Posted December 2, 2003 Philadelphia Inquirer

The suit was filed on behalf of a man who says emergency workers failed to help him after learning he has AIDS

By Joseph A. Slobodzian, Inquirer Staff Writer

An AIDS legal group yesterday sued the City of Philadelphia on behalf a Germantown man with AIDS who says city emergency personnel failed to provide appropriate care after learning he has the immunological disease.

The federal civil-rights suit contends that when emergency medical personnel arrived at John Gill Smith's home in February 2001 after receiving a 911 call that Smith was having severe chest pains, one paramedic left the house upon learning from Smith's partner that Smith had AIDS.

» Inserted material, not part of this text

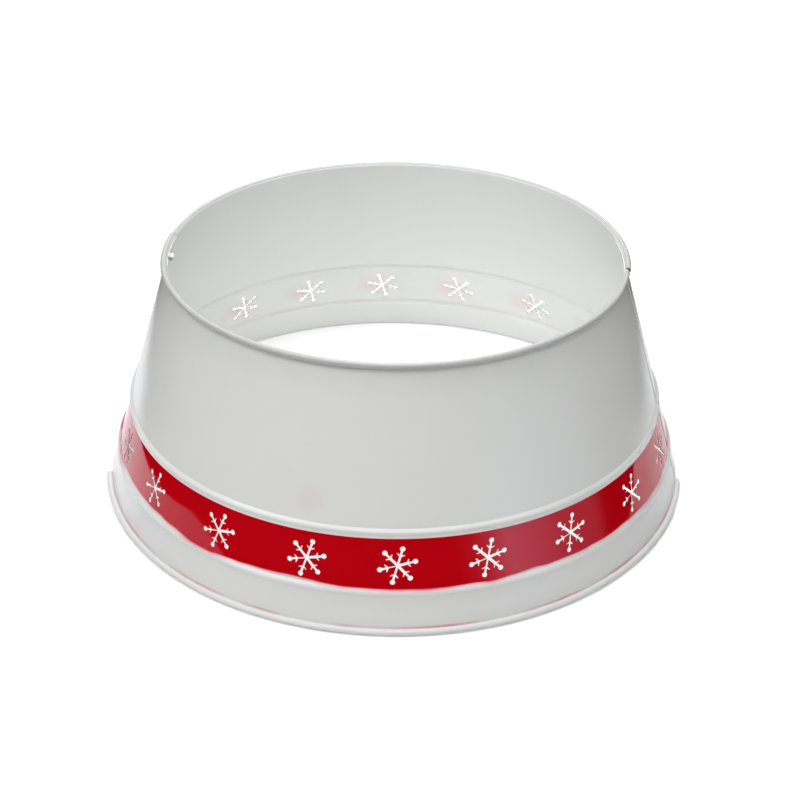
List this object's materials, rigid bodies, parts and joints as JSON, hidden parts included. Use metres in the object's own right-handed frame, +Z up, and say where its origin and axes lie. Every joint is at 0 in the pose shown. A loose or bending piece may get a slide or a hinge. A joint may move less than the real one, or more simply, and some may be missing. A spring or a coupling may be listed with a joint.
{
  "type": "christmas tree collar",
  "caption": "Tapered ring of thin painted sheet steel that stands round the foot of a Christmas tree, with rolled rims, a red band and snowflake cut-outs.",
  "frame": {"origin": "centre of the base, on the floor", "axes": "+Z up along the ring's axis, -Y towards the front, where the front panel is, and +X to the right as seen from the front"},
  "size_m": [0.5534, 0.5604, 0.222],
  "materials": {
    "painted_sheet": "white satin enamel, with a glossy red band sprayed between the two beads",
    "painted_screw": "white enamel",
    "plated_nut": "bright zinc plate"
  },
  "bodies": {
    "root": {"front_panel": "painted_sheet", "rear_panel": "painted_sheet", "upper_screw": "painted_screw", "lower_screw": "painted_screw", "upper_nut": "plated_nut", "lower_nut": "plated_nut"}
  },
  "joints": []
}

The remaining paramedic, the suit contends, shouted at Smith: "Cover your face or I'm not going to help you."

The paramedic agreed to take Smith to a hospital emergency room, the lawsuit continues, but would not help get him to the ambulance, forcing Smith's partner and another friend to move him.

The suit says the emergency workers would not allow Smith to lie down in the ambulance and told him to walk to a wheelchair at the entrance to Frankford Hospital-Frankford Campus. Smith, then 38, lived in Frankford at the time.

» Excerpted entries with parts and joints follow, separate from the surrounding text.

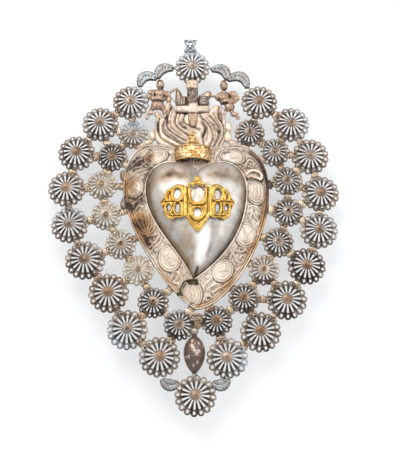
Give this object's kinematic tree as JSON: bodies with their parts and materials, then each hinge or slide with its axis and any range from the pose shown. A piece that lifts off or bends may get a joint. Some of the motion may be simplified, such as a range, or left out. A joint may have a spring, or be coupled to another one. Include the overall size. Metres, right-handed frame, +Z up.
{
  "type": "votive heart plaque",
  "caption": "Wall-hung votive heart: a raised silver heart in an embossed border with flames, a cross and a gilt crown, framed by rings of pierced rosettes.",
  "frame": {"origin": "on the axis of the nail hole in the hanging finial, at the wall plane", "axes": "+Z up along the wall, +Y into the wall, so the heart's front faces -Y; +X to the viewer's right"},
  "size_m": [0.192, 0.0225, 0.2597],
  "materials": {
    "tarnished_silver": "dark tarnished silver",
    "pale_silver": "pale warm silver",
    "polished_silver": "polished silver",
    "gilt": "satin gilding",
    "copper": "dull copper",
    "dark_wire": "dark oxidised wire"
  },
  "bodies": {
    "root": {"arm_mounds": "tarnished_silver", "back_plate": "pale_silver", "bottom_brackets": "tarnished_silver", "cherub_left": "copper", "cherub_right": "copper", "copper_bosses": "copper", "cross": "pale_silver", "cross_cap": "pale_silver", "crown": "gilt", "crown_orb": "gilt", "drop_hanger": "tarnished_silver", "embossed_border": "pale_silver", "flame_sheet": "pale_silver", "gilt_plaque": "gilt", "hanging_finial": "tarnished_silver", "heart_dome": "polished_silver", "inner_rosette_left_1": "tarnished_silver", "inner_rosette_left_2": "tarnished_silver", "inner_rosette_left_3": "tarnished_silver", "inner_rosette_left_4": "tarnished_silver", "inner_rosette_left_5": "tarnished_silver", "inner_rosette_left_6": "tarnished_silver", "inner_rosette_left_7": "tarnished_silver", "inner_rosette_left_8": "tarnished_silver", "inner_rosette_right_1": "tarnished_silver", "inner_rosette_right_2": "tarnished_silver", "inner_rosette_right_3": "tarnished_silver", "inner_rosette_right_4": "tarnished_silver", "inner_rosette_right_5": "tarnished_silver", "inner_rosette_right_6": "tarnished_silver", "inner_rosette_right_7": "tarnished_silver", "inner_rosette_right_8": "tarnished_silver", "link_tabs": "pale_silver", "outer_rosette_bottom": "tarnished_silver", "outer_rosette_left_1": "tarnished_silver", "outer_rosette_left_2": "tarnished_silver", "outer_rosette_left_3": "tarnished_silver", "outer_rosette_left_4": "tarnished_silver", "outer_rosette_left_5": "tarnished_silver", "outer_rosette_left_6": "tarnished_silver", "outer_rosette_left_7": "tarnished_silver", "outer_rosette_left_8": "tarnished_silver", "outer_rosette_left_9": "tarnished_silver", "outer_rosette_right_1": "tarnished_silver", "outer_rosette_right_2": "tarnished_silver", "outer_rosette_right_3": "tarnished_silver", "outer_rosette_right_4": "tarnished_silver", "outer_rosette_right_5": "tarnished_silver", "outer_rosette_right_6": "tarnished_silver", "outer_rosette_right_7": "tarnished_silver", "outer_rosette_right_8": "tarnished_silver", "outer_rosette_right_9": "tarnished_silver", "outer_rosette_top": "tarnished_silver", "pod_bead": "tarnished_silver", "pod_drop": "tarnished_silver", "rosette_rivets": "tarnished_silver", "solder_blob": "pale_silver", "tie_knot": "tarnished_silver", "top_brackets": "tarnished_silver", "wire_tie": "dark_wire"}
  },
  "joints": []
}
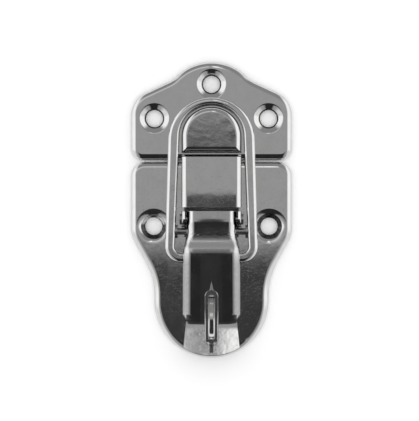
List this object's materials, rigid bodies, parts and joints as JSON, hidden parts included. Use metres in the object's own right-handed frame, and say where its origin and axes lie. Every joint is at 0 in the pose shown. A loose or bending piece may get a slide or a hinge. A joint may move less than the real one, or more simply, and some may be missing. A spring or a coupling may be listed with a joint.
{
  "type": "toggle catch",
  "caption": "Pressed steel toggle catch for a case: a lever draws a ring-shaped bail over a domed catch plate, with a staple for a padlock.",
  "frame": {"origin": "centre of the closed catch on the mounting face, where the plates' rims bear on the case", "axes": "+Z away from the case, +Y from the base plate towards the catch plate, +X to the right"},
  "size_m": [0.049, 0.09, 0.014],
  "materials": {
    "nickel_plate": "bright plating, lightly scuffed",
    "pin_steel": "bright plating"
  },
  "bodies": {
    "plates": {"catch_plate": "nickel_plate", "base_plate": "nickel_plate", "padlock_staple": "nickel_plate", "lever_pin": "pin_steel"},
    "lever": {"lever": "nickel_plate"},
    "bail": {"bail": "nickel_plate", "bail_pin_left": "pin_steel", "bail_pin_right": "pin_steel"}
  },
  "joints": [
    {"name": "lever_lift", "type": "hinge", "parent": "plates", "child": "lever", "pos_m": [0, -0.0028, 0.005], "axis": [-1, 0, 0], "range_deg": [0, 105]},
    {"name": "bail_swing", "type": "hinge", "parent": "lever", "child": "bail", "pos_m": [0, -0.0065, 0.004], "axis": [-1, 0, 0], "range_deg": [-126, 0]}
  ],
  "couplings": [
    {"joint": "bail_swing", "follows": "lever_lift", "ratio": -1.2}
  ]
}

City officials could not be reached for comment on the lawsuit and, as a policy, usually do not comment on pending litigation. The lawsuit, filed by the AIDS Law Project of Pennsylvania, a non-profit legal group that represents people with

 

HIV or AIDS, seeks unspecified money damages and a court order prohibiting future discrimination against people with the disease.

The lawsuit also seeks mandatory training of city emergency personnel about the "current medical knowledge concerning the manner of transmission of HIV between one individual and another, and the methods of preventing such transmission in a medical emergency."

The case recalls a similar AIDS Law Project lawsuit against the city in 1993 on behalf of a Philadelphia student who was refused care by the members of a city rescue crew after they learned he had AIDS.

In 1994, that lawsuit resulted in the first settlement in the nation involving AIDS under the Americans with Disabilities Act. The settlement, negotiated with the U.S. Justice Department, resulted in mandatory AIDS education for more than 2,000 Philadelphia firefighters and emergency personnel.

Ronda B. Goldfein, executive director of the AIDS Law Project, said the new lawsuit illustrated the need for continuing training on medical issues involving diseases such as AIDS.

"Our goal is to make sure that EMTs respond appropriately to people with HIV/AIDS, " Goldfein said. "We thought, at first, that a lawsuit might slow things down. But this incident occurred in 2001, and we got the sense that the city wasn't taking this seriously."

In September, the city agreed to settle a class-action lawsuit filed on behalf of people with diabetes who claimed they became seriously ill after being denied proper medical care when they were arrested and taken to Philadelphia police lockups.

That settlement, which requires training for police and city lockup personnel about handling people with diabetes, was almost identical to a 1982 settlement of a lawsuit against police about the handling of detainees with diabetes.